Ecofin cancels its discussion on Pillar Two at last minute
The discussion on the implementing Directive of Pillar Two of the OECD agreement (minimum taxation of multinationals) has been removed at last minute from the agenda of the meeting EU Finance Ministers on Tuesday 6 December. Hungary has refused to lift its veto on Pillar Two and to the EU financial aid to Ukraine for 2023 because it has not received assurances that the procedure under the ‘rule of law’ regulation that could lead to the suspension of EU cohesion funds for the country will be cancelled, nor has it received the green light from Member States on its recovery plan. The Council of the EU has until 19 December to adopt, amend or reject the Commission’s proposal to freeze the funds for Hungary. The Czech presidency of the Council of the EU will reportedly convene a meeting of Member States’ ambassadors to the EU on Monday 12 December in the afternoon to discuss a way forward on the four files. If an agreement is reached between the ambassadors, the package could be adopted early next week. If not, a new meeting of EU Finance Ministers could be organized before 19 December to break the deadlock.
Council agrees on AML regulation and AMLD6
The Council of the EU adopted on Wednesday 7 December its position on the anti-money laundering (AML) regulation and a new directive (AMLD6), proposed by the European Commission in July 2021. The EU AML rules will be extended to the crypto sector. The texts notably require crypto-assets service providers to apply customer due diligence measures when carrying out transactions of €1,000 or more and add measures to mitigate the risks associated with transactions with self-hosted wallets. EU Member States also agreed on an EU-wide maximum limit of €10.000 for cash payments, while allowing Member States to impose lower maximum limit. The texts also foresee that third countries that are listed by the Financial Action Task Force (FATF) will be listed by the EU. There will accordingly be two EU lists, a “blacklist” and a “grey list”, reflecting the FATF listings. The Commission will not be required to redo the identification process performed by the FATF. With regard to the beneficial ownership rules, the Council of the EU clarified that beneficial ownership is based on two components - ownership and control. The Council of the EU also detailed how to identify and verify the identity of beneficial owners for all types of entities, including non-EU ones. The provisions on data protection and document retention are also clarified in order to facilitate and speed up the work of the competent authorities. The European Parliament is expected to take a position on these texts in mid-March 2023, after what the interinstitutional negotiations will start.
ECJ clarifies rules for lawyers-intermediaries in aggressive tax planning
The Administrative Cooperation Directive (2011/16/EU) requires all intermediaries involved in potentially aggressive cross-border tax planning to report it to the tax authorities. However, each Member State may grant lawyers an exemption from this obligation where it would be contrary to professional secrecy. Intermediary lawyers are nonetheless required to notify any other intermediary, or the taxpayer concerned, of their reporting obligations to the competent authorities without delay.
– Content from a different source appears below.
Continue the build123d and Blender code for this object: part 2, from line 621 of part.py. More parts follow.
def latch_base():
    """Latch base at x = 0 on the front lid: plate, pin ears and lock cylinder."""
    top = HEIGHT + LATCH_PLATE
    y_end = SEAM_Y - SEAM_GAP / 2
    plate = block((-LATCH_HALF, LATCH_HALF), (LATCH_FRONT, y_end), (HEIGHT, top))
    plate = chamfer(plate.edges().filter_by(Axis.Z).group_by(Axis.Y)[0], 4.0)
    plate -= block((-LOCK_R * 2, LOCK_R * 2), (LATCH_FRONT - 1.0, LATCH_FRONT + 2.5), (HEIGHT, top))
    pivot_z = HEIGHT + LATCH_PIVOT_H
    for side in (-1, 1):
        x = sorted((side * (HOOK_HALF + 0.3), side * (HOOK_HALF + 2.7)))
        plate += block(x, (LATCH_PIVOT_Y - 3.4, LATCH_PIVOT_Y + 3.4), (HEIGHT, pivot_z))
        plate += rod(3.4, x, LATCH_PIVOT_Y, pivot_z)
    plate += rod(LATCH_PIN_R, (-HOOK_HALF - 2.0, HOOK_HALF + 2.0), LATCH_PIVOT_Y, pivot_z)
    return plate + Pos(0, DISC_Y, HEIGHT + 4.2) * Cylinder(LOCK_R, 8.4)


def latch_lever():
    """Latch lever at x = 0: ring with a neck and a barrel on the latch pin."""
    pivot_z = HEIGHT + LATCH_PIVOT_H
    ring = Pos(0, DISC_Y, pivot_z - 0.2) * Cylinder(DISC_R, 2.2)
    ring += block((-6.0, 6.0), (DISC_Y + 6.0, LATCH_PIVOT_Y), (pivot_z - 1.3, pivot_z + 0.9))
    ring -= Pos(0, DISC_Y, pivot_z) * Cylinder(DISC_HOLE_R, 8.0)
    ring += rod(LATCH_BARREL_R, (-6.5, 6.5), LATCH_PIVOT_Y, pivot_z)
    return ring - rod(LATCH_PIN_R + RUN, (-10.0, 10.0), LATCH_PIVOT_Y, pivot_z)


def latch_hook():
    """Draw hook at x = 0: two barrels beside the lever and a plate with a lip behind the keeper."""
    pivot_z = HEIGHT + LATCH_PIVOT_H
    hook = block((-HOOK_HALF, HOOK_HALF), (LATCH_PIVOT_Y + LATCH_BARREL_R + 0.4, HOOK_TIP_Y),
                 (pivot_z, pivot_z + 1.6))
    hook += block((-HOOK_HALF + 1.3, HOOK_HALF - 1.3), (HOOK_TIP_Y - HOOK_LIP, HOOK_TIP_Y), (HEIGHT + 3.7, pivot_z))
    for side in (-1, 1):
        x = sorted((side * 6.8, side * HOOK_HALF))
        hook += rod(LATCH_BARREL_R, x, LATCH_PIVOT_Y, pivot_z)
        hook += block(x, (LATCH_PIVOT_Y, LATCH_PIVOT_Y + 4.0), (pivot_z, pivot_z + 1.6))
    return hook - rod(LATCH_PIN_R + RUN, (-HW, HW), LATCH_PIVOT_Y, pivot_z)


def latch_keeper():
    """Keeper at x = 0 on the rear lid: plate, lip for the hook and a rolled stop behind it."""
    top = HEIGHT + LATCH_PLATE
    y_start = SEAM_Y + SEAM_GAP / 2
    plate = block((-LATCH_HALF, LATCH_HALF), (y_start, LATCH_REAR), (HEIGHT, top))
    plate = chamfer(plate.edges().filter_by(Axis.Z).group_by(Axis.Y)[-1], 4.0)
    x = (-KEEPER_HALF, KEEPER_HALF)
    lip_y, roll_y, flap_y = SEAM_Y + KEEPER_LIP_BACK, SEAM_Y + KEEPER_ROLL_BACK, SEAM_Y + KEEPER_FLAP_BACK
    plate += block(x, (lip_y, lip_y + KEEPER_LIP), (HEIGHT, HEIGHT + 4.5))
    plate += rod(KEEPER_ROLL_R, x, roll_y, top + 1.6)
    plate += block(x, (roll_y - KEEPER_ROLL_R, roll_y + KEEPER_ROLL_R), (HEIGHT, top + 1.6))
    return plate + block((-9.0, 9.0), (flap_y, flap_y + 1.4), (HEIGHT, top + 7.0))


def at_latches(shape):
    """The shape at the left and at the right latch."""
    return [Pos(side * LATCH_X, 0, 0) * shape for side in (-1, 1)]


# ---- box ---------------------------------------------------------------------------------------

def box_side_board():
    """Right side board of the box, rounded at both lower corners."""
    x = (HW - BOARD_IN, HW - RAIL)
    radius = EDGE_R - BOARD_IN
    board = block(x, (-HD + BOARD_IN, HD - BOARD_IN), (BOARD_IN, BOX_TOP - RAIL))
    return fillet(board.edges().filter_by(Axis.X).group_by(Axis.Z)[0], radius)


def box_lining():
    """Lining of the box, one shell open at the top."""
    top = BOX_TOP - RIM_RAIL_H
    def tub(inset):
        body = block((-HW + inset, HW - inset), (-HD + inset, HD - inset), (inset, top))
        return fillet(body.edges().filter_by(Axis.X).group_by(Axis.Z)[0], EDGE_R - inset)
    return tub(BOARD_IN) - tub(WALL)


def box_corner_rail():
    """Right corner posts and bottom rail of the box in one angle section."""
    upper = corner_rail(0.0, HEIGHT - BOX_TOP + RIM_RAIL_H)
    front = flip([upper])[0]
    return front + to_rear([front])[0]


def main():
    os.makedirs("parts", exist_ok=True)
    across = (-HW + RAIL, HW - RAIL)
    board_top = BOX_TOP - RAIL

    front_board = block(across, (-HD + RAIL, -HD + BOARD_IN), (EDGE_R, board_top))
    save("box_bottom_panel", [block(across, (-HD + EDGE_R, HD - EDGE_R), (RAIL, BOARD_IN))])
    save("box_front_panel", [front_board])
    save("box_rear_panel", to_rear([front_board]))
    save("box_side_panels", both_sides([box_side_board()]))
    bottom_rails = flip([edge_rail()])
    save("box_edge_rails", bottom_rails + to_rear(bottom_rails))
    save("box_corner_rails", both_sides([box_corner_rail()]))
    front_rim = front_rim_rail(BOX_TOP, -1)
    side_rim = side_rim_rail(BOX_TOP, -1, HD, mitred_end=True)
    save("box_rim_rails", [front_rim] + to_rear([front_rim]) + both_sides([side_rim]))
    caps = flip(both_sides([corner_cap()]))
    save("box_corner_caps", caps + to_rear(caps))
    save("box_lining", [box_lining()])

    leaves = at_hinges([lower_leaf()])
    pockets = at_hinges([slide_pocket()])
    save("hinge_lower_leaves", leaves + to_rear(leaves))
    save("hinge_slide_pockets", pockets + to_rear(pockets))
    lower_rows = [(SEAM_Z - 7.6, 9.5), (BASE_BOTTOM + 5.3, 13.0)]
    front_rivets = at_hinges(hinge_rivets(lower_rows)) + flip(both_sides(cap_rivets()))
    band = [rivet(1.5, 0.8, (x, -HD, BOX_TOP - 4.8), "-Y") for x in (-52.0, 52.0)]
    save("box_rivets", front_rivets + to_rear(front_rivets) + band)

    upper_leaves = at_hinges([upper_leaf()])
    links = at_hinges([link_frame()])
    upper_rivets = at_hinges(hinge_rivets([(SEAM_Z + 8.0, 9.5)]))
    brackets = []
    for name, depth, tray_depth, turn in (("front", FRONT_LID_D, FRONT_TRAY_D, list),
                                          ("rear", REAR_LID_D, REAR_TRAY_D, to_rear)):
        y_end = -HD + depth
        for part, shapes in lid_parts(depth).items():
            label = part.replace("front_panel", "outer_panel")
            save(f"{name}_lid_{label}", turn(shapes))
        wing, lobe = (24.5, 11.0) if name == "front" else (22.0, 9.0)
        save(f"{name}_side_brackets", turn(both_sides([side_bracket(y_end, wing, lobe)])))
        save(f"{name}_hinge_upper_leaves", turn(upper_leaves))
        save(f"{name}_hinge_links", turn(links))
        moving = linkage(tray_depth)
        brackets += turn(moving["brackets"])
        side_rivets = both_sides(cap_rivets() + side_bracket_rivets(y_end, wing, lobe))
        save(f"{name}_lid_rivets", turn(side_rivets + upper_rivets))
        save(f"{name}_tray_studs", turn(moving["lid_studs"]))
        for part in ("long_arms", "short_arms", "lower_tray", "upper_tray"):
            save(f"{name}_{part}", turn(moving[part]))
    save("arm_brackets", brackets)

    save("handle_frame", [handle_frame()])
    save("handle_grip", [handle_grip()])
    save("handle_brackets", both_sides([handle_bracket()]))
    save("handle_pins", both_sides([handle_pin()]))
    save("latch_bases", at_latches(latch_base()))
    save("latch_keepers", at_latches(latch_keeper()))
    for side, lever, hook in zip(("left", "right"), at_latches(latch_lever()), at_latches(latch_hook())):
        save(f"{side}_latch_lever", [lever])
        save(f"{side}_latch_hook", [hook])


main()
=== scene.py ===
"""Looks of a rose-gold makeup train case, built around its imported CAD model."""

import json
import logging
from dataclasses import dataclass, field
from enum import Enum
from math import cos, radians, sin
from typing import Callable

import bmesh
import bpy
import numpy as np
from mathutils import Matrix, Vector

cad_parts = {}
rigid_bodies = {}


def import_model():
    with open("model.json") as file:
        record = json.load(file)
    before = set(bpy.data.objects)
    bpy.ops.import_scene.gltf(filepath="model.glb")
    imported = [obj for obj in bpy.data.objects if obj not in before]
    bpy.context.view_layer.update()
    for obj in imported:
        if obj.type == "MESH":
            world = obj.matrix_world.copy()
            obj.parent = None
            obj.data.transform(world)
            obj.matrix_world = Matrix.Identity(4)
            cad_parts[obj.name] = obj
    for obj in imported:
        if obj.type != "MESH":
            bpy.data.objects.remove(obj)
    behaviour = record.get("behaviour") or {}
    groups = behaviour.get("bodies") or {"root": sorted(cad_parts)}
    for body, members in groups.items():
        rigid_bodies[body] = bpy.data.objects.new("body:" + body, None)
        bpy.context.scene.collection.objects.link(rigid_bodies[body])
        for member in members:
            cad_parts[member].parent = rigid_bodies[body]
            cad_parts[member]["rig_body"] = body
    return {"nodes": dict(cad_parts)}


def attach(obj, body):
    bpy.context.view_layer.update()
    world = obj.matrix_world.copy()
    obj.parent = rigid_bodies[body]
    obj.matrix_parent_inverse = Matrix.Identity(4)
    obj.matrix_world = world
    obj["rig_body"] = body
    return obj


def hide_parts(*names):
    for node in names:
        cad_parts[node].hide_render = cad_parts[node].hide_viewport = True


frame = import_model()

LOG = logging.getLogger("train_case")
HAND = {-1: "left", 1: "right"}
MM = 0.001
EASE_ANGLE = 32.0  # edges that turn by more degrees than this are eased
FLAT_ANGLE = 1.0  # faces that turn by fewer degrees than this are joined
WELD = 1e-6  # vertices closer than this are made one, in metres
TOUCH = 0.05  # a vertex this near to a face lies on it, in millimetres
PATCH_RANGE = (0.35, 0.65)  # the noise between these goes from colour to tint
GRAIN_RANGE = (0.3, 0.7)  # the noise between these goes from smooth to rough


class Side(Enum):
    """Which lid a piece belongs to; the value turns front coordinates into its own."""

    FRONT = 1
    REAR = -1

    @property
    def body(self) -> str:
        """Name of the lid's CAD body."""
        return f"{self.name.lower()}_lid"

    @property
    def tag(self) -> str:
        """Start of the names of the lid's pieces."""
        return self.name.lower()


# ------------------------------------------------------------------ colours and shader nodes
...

In a judgment (Case C-694/20) published on Thursday 8 December, the Court of Justice of the EU ruled that the EU Charter of Fundamental Rights protects the confidentiality of all correspondence between individuals and grants enhanced protection to exchanges between lawyers and their clients on the basis of professional secrecy. The above-mentioned obligation implies that other intermediaries are made aware of the identity of the intermediary lawyer and his or her analysis that the scheme should be reported. This interferes with the right to respect for communications between lawyers and their clients, the Court said. And the obligation of intermediaries to inform the tax authorities of the identity and consultation of the lawyer leads to a second interference. The reporting obligation on other intermediaries who are not subject to legal professional privilege and, if there are no such intermediaries, that obligation on the relevant taxpayer, ensure, in principle, that the tax authorities are informed, the ECJ concluded.
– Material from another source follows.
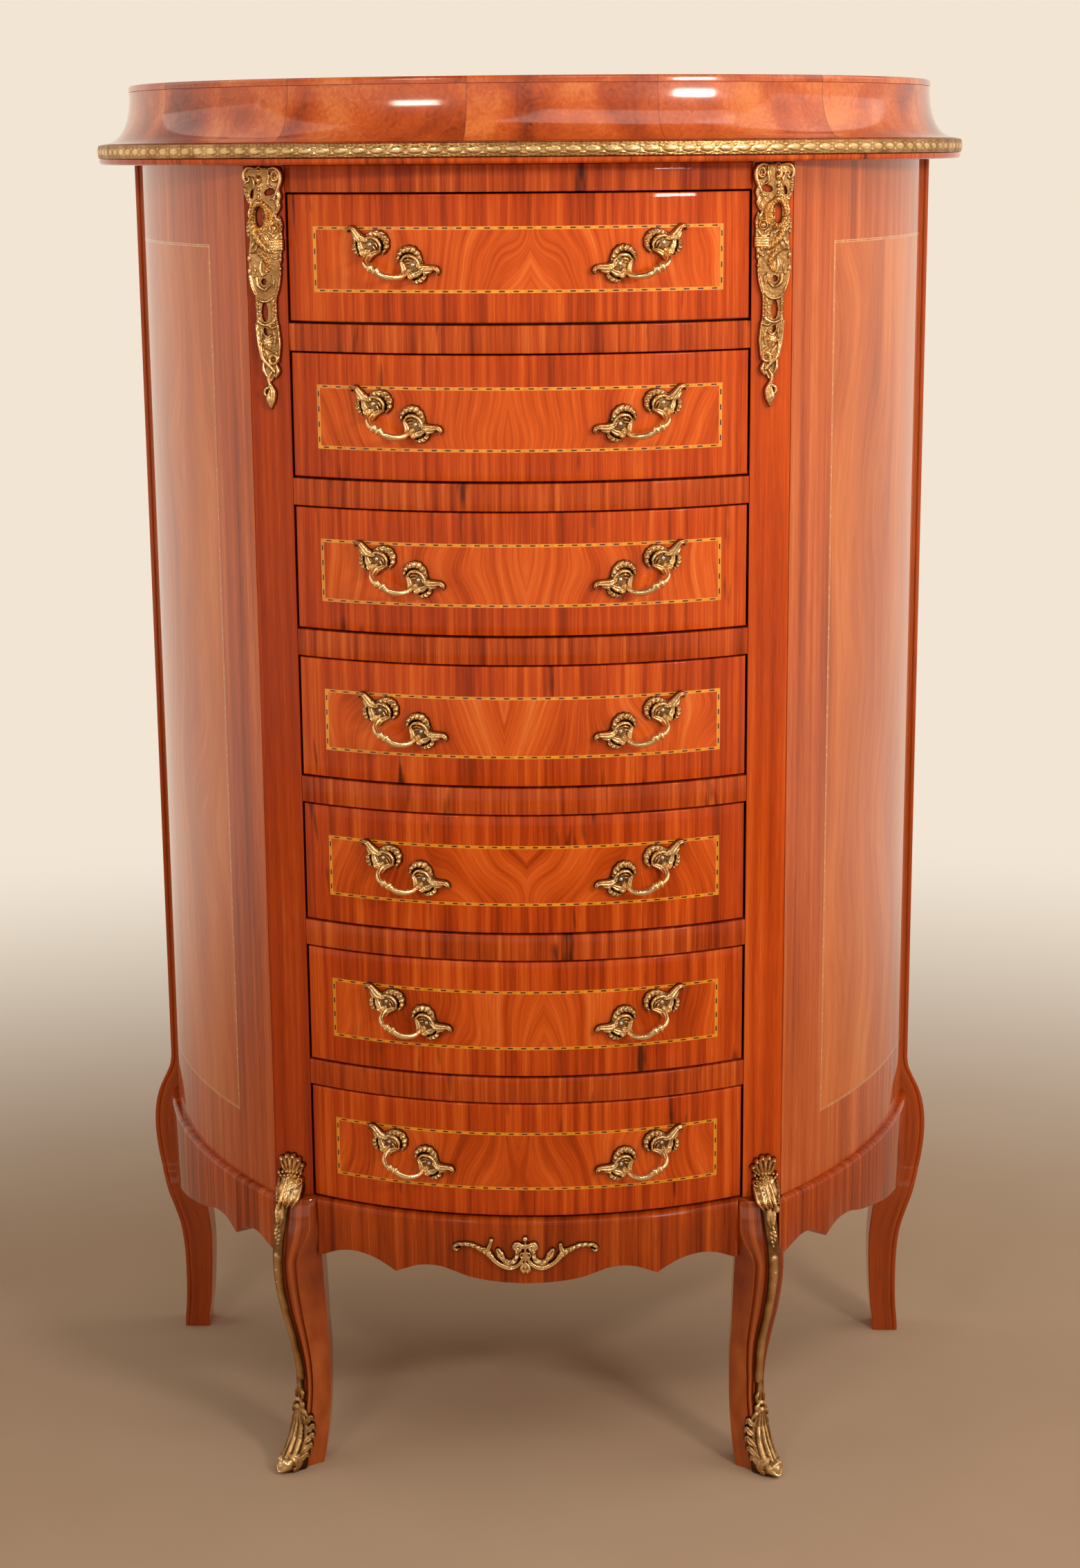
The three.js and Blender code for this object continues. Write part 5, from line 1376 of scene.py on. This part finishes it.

OECD consults on the design elements of Amount B under Pillar One
The OECD published on Thursday 8 December a public consultation document on the main design elements of Amount B under Pillar One (reallocation of taxing rights). Amount B provides for a simplified and streamlined approach to the application of the arm’s length principle to in-country baseline marketing and distribution activities, with a particular focus on the needs of low-capacity countries. The document outlines the scope, the pricing methodology and the current status of discussions concerning an appropriate implementation framework and seeks inputs from stakeholders in a number of specific questions. Interested parties have until 25 January 2023 to send their comments on the public consultation document to the OECD Secretariat.
This newsletter contains information about European tax policies and developments gathered from official documents, hearings, conferences and the press. It does not reflect the official position of ETAF nor should it be taken as a written statement on behalf of ETAF.